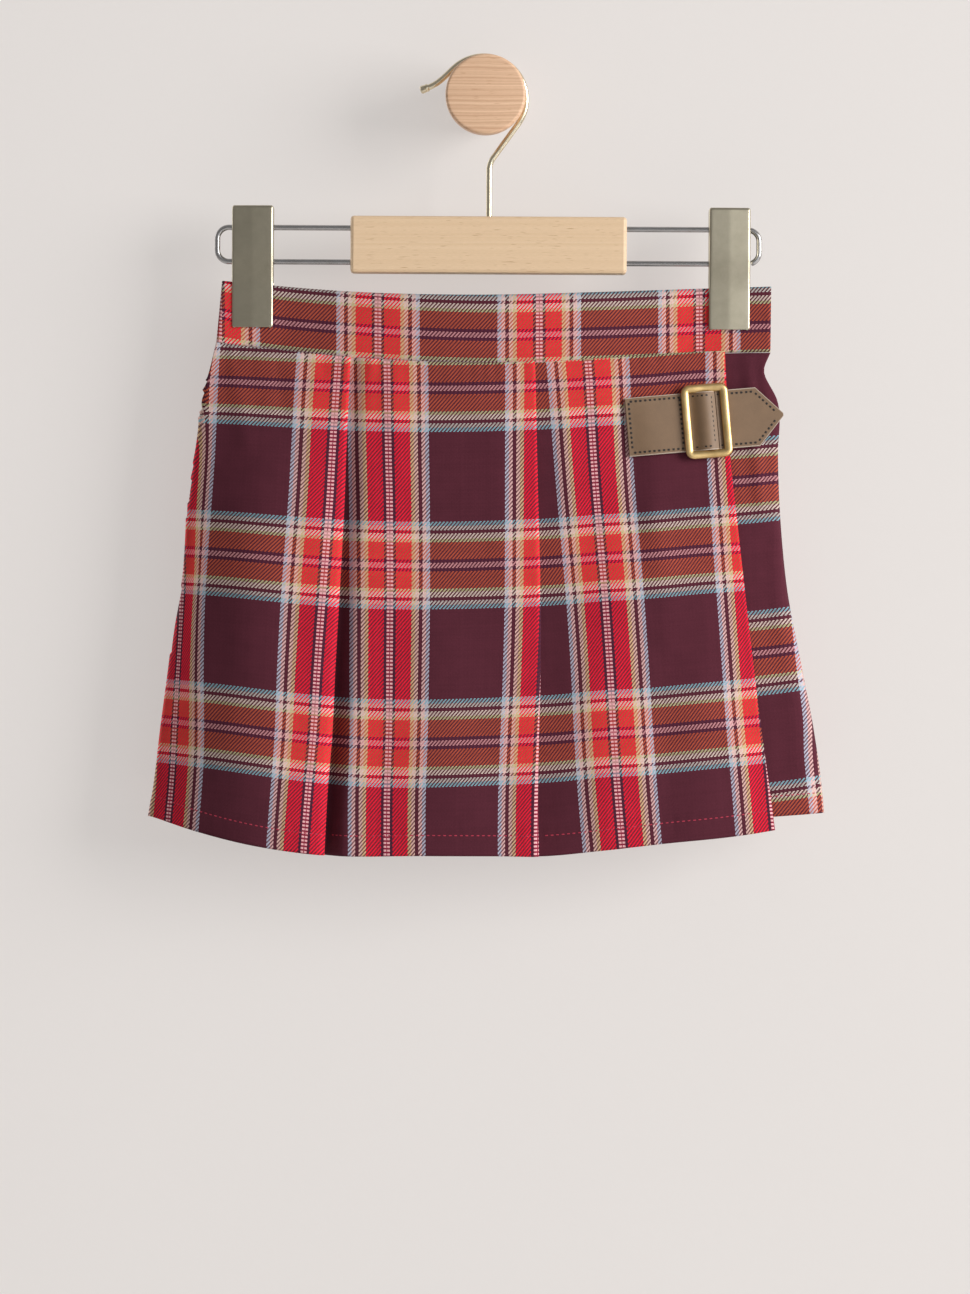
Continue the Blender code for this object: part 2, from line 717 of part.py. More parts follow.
········
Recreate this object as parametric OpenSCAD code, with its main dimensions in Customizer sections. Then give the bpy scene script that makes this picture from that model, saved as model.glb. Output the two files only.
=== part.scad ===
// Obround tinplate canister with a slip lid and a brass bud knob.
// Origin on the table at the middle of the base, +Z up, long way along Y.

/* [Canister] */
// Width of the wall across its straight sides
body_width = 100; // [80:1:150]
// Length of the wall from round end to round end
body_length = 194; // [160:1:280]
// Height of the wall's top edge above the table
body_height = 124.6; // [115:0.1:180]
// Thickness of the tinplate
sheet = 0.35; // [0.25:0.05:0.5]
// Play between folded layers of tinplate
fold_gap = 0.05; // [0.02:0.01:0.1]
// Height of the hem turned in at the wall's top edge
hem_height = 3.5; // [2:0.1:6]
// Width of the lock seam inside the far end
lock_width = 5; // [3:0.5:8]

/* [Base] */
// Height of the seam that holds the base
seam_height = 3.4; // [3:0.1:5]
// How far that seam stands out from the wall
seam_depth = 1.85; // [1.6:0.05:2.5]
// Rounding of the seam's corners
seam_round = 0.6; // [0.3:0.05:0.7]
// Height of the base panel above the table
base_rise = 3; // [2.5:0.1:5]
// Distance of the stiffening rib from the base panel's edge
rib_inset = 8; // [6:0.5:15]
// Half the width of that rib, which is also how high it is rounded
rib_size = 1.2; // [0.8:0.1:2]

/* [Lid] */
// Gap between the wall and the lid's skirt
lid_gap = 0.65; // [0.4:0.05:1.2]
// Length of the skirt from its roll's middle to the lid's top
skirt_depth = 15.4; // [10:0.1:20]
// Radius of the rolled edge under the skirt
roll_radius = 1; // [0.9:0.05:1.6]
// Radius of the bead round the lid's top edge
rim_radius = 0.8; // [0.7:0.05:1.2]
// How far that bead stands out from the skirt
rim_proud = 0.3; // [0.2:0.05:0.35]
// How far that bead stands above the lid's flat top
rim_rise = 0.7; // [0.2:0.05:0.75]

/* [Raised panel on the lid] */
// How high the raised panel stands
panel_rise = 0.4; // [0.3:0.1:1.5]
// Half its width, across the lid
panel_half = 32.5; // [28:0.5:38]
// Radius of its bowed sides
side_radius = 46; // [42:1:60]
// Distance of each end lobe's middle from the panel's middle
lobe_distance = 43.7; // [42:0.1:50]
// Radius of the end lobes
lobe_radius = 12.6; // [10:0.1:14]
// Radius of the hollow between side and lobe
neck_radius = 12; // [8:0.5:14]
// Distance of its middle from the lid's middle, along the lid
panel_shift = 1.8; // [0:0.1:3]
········
▸ What is asked: Extract each line holding the word "this" from the records.

▸ Task result:
Continue the Blender code for this object: part 2, from line 717 of part.py. More parts follow.
Recreate this object as parametric OpenSCAD code, with its main dimensions in Customizer sections. Then give the bpy scene script that makes this picture from that model, saved as model.glb. Output the two files only.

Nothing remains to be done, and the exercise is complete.